Milos suffers due to untapped potential and poor handling

Despite heavy winter rain, the people of Milos are having another dry summer. «There was a lot of water but it ended up in the sea,» Mayor Giorgos Tsainis told Kathimerini. «We have no reservoirs or dams. The winter storms resulted in nothing but problems, which we were unable to exploit,» he said. At least the rainfall improved the quality of the water, which for some years had been salinated because of too much drilling. An island with a considerable tourism industry, Milos continues to depend to a great extent on mainland Greece for its water supplies. A ship docks in the port of Adamanta every two days bringing 2,000 cubic meters of water. The island’s wells contribute another 500-600 cubic meters.

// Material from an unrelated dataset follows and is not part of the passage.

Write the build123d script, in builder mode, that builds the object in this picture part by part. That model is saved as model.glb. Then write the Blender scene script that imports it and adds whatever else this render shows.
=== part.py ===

For many years, the local authorities have been looking at desalination as a solution, but nothing has been done yet. Milos is known for its geothermal potential (deposits of very hot water, about 100C) that could be used for energy to power a desalination plant, considerably reducing operating costs. «Unfortunately, this potential has remained untapped because of poor handling,» said Tsainis. «But with the new draft law, geothermal power has been included in the renewable sources of energy and so it will be easier to find a sponsor for the project. We hope that soon we will get our desalination plant.» «An area that wants to develop its tourism industry has to have water,» said the mayor. «At the moment we are at the mercy of the water vendors. We want permanent solutions. We don’t want to have to keep going round the ministries with cap in hand.»